Graphs are powerful tools for representing real world networked data in a wide range of scientific and engineering domains. As examples, graphs are used to represent people and their interactions in social networks, or proteins and their functionality in biological networks, landmarks and roads in transportation networks, etc. Understanding graph properties and deriving hidden information by performing analytics on graphs at extreme scale is critical for the progress of science across multiple domains and solving real world impactful problems. Cloud platforms have been adopted to perform extreme scale graph analytics. This has led to exponential increase in the workloads while at the same time the rate of performance improvements of cloud platforms has slowed down. To address this, cloud platforms are being augmented with accelerators. However, the expertise required to realize high performance from such accelerator enhanced cloud platforms will limit their accessibility to the broader scientific and engineering community. To address this issue, this project will research and develop a toolkit to provide Graph Analytics as a Service to enable researchers to easily perform extreme scale graph analytics workflows on accelerator enhanced cloud platforms. This will significantly increase the productivity of the researchers as i) the researchers will avoid the steep learning curve of developing parallel implementation of graph analytics algorithms, and ii) the increased size and scale of graph analytics will allow researchers to analyze significantly large datasets at reduced latency thereby enriching the quality of the domain research. Moreover, the techniques developed in this project will also be applicable for performing streaming graph analytics at the "edge" for applications such as autonomous vehicles, smart infrastructure, etc. The toolkit is expected to be used in many engineering and science disciplines including power systems engineering, network biology, preventive healthcare, smart infrastructure, etc. The research conducted in this project will also constitute materials appropriate for inclusion in graduate and undergraduate courses.

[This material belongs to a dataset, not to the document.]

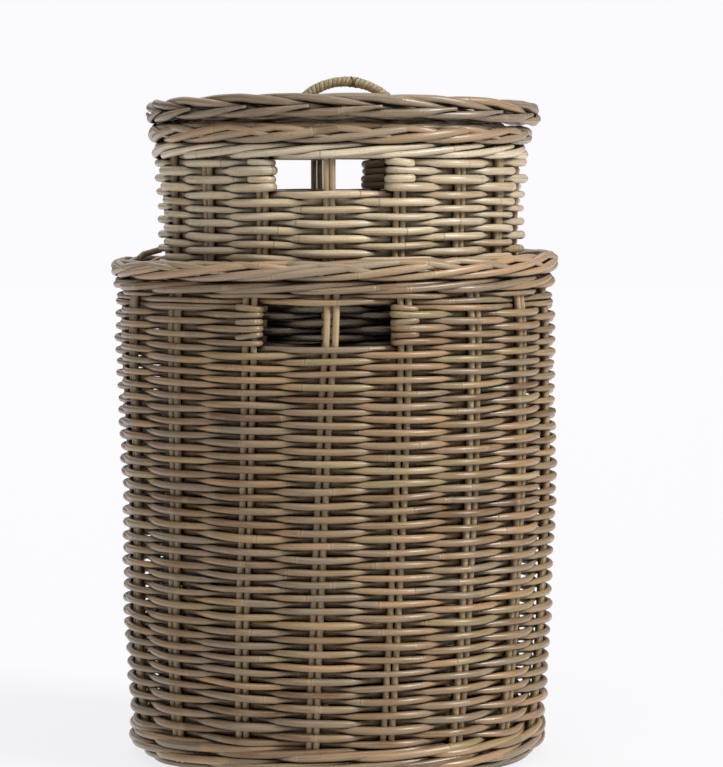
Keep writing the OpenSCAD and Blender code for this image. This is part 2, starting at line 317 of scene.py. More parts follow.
class Basket:
    """The measures of one basket: wall radii from the CAD, rod sizes in metres.

    rows counts those under and beside the hand-holds. twist, drift, hold_slope and posts turn
    the stakes, in degrees, and slant raises the rim at +X.
    """

    def __init__(self, prefix, stake_r, stake_apart, rows, twist, drift, slant, hold_slope, posts,
                 form):
        self.prefix = prefix
        self.body = prefix + "_basket"
        self.stake_r = stake_r
        self.stake_apart = stake_apart
        self.rows_low, self.rows_hold = rows
        self.form = np.array(form)
        self.hold_slope = math.radians(hold_slope)
        self.twist = math.radians(twist)
        self.uneven = [math.radians(x) for x in drift]
        self.slant = slant
        self.foot_z, self.foot_top = levels_of(prefix + "_foot")
        self.foot_r = radius_of(prefix + "_foot")
        self.wall_z, self.upsett_top = levels_of(prefix + "_upsett")
        self.upsett_r = radius_of(prefix + "_upsett") - 1 * MM
        self.hold_z = levels_of(prefix + "_weave_outside")[1]
        self.hold_r = radius_of(prefix + "_weave_outside")
        self.hold_top = levels_of(prefix + "_side_left")[1]
        self.wale_z, self.wale_top = levels_of(prefix + "_wale")
        self.rim_z, self.top = levels_of(prefix + "_rim")
        self.rim_r = radius_of(prefix + "_rim")
        jitter = rng.normal(size=PAIRS) * math.radians(0.5)
        jitter[[-1, 0, 1, BACK_PAIR - 1, BACK_PAIR, BACK_PAIR + 1]] = 0
        jitter[[-1, 1]] = np.radians(posts)
        self.jitter = np.append(jitter, jitter[0])

    def angle(self, u, z):
        """The angle of a place u pair steps round from the front, at a height."""
        u, z = np.broadcast_arrays(np.asarray(u, float), np.asarray(z, float))
        turn = u * PAIR_STEP
        both, spread = self.uneven
        shift = both * np.sin(turn) ** 2 + spread * np.sin(turn)
        shift = shift + np.interp(u % PAIRS, np.arange(PAIRS + 1), self.jitter)
        low = np.clip((self.hold_z - z) / (self.hold_z - self.wall_z), 0, 1)
        return FRONT + turn + shift - self.twist * low

    def form_at(self, z, column):
        """How far the wall swells (1) or leans to +X (2) at a height, in metres."""
        share = (z - self.foot_z) / (self.top - self.foot_z)
        return np.interp(share, self.form[:, 0], self.form[:, column]) * MM

    def out_r(self, z):
        """Outside radius of the wall at a height; the first rows turn in to the foot."""
        slope = (self.hold_r - self.upsett_r) / (self.hold_z - self.upsett_top)
        wall = self.hold_r + (z - self.hold_z) * slope + self.form_at(z, 1)
        turn = np.clip((self.foot_z + TURN_IN_H - z) / TURN_IN_H, 0, 1)
        return wall - turn**2 * (wall - self.foot_r)

    def mid_r(self, z):
        return self.out_r(z) - self.stake_r - 2 * WEAVER_R

    def settle(self, path):
        """A basket made by hand leans a little, and its top is higher on one side."""
        rise = np.clip((path[:, 2] - self.hold_top) / (self.top - self.hold_top), 0, 1)
        path[:, 0] += self.form_at(path[:, 2], 2) * np.abs(path[:, 0]) / self.rim_r
        path[:, 2] += self.slant * rise * path[:, 0] / self.rim_r
        return path


def swing(x):
    """Over and under, from -1 to 1, a little flatter than a cosine."""
    return np.tanh(FLATNESS * x) / math.tanh(FLATNESS)


def smooth_step(x):
    x = np.clip(x, 0, 1)
    return x * x * (3 - 2 * x)


def row_drift(basket, angle, z):
    """How rows wander together, by up to a couple of millimetres."""
    slow = np.sin(3 * angle + 40 * z + len(basket.prefix))
    quick = np.sin(5 * angle - 27 * z + 1.7)
    return (0.8 * slow + 0.5 * quick) * MM


# ---------------------------------------------------------------- pieces of a basket

STEPS = 11
# Rods are thicker than the rows are apart, and pressed together where they pass each other.
CROWDING = 1.09
SQUEEZE = 0.05


def spiral_rows(basket, edges, parity):
    """One weaver going round and round between the edges of its rows, as a list of rods.

    It starts and ends tapered, so the rows begin and finish level.
    """
    edges = np.asarray(edges)
    turns = len(edges) - 1
    middle = (edges[1:] + edges[:-1]) / 2
    half = (edges[1:] - edges[:-1]) / 2
    travel = np.arange(-SEAM_LENGTH * STEPS, turns * PAIRS * STEPS + 1) / STEPS
    turn = np.clip(np.floor(travel / PAIRS), -1, turns - 1).astype(int)
    climb = smooth_step((travel - turn * PAIRS - (PAIRS - SEAM_LENGTH)) / SEAM_LENGTH)
    now = np.clip(turn, 0, turns - 1)
    after = np.clip(turn + 1, 0, turns - 1)
    z = middle[now] * (1 - climb) + middle[after] * climb
    radius = half[now] * (1 - climb) + half[after] * climb
    first = turn < 0
    radius = np.where(first, half[0] * climb, radius)
    z = np.where(first, edges[0] + radius, z)
    last = turn == turns - 1
    radius = np.where(last, half[-1] * (1 - climb), radius)
    z = np.where(last, edges[-1] - radius, z)
    radius = np.clip(radius * CROWDING, 0.5 * MM, None)

    u = travel + SEAM_PAIR
    angle = basket.angle(u, z)
    weave = swing(np.cos(math.pi * (u + parity)))
    z = z + row_drift(basket, angle, z)

    rods = []
    start = 0
    inside = np.flatnonzero(weave < -0.999)
    while start < len(travel) - 1:
        length = int(rng.uniform(0.8, 1.9) * PAIRS * STEPS)
        stops = inside[inside > start + length]
        stop = stops[0] if len(stops) and stops[0] < len(travel) - 3 * STEPS else len(travel) - 1
        part = slice(max(start - 2, 0), min(stop + 3, len(travel)))
        a = angle[part]
        r_rod = radius[part] * (1 + 0.05 * rng.normal()) * (1 + 0.05 * wobble(a, 14, 1.0))
        r_rod = r_rod * (1 - SQUEEZE * (1 - weave[part] ** 2))
        depth = basket.stake_r + np.maximum(r_rod, 0.8 * WEAVER_R) - 0.1 * MM
        r = basket.mid_r(z[part]) + depth * weave[part] + wobble(a, 14, 0.4 * MM)
        height = z[part] + wobble(a, 16, 0.55 * MM)
        tail = np.clip((np.arange(len(a)) - len(a) + 5) / 4, 0, 1)
        r = r - tail * 3 * MM
        rods.append((basket.settle(polar(a, r, height)), r_rod))
        start = stop
    return rods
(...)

The project will research and develop high performance graph analytics algorithms and software for key graph workflows and kernels spanning multiple scientific and engineering domains. The target platform will be accelerator enhanced cloud platforms consisting of emerging node architectures comprising of multi-core processors, Field Programmable Gate Arrays (FPGAs) and high bandwidth memory (HBM) with cache coherent interface. An integrated optimization framework consisting of memory optimizations and partitioning and mapping techniques will be developed to exploit the heterogeneity of the target platforms. Specifically, techniques for optimal memory data layout and integrated optimizations for cloud execution will be developed to realize scalable performance in accelerator enhanced cloud platforms. The memory data layout optimization seeks to fully exploit the high bandwidth provided by HBM by ensuring data reuse for a broad class of graph analytics problems. The proposed software will ensure seamless parallel processing of the entire graph on a single heterogeneous node architecture as well as cloud platforms with multiple heterogeneous nodes. The integrated optimization framework will be developed into a scalable, deployable, robust Cyber Infrastructure (CI) toolkit to provide Graph Analytics as a Service (GAaaS). The framework will be developed using state-of-the-art heterogeneous platforms. By accelerating graph analytics workflows on cloud platforms, this project will enable researchers to perform extremely large-scale graph analytics workflows which are key components of many scientific and engineering domains.
This award reflects NSF's statutory mission and has been deemed worthy of support through evaluation using the Foundation's intellectual merit and broader impacts review criteria.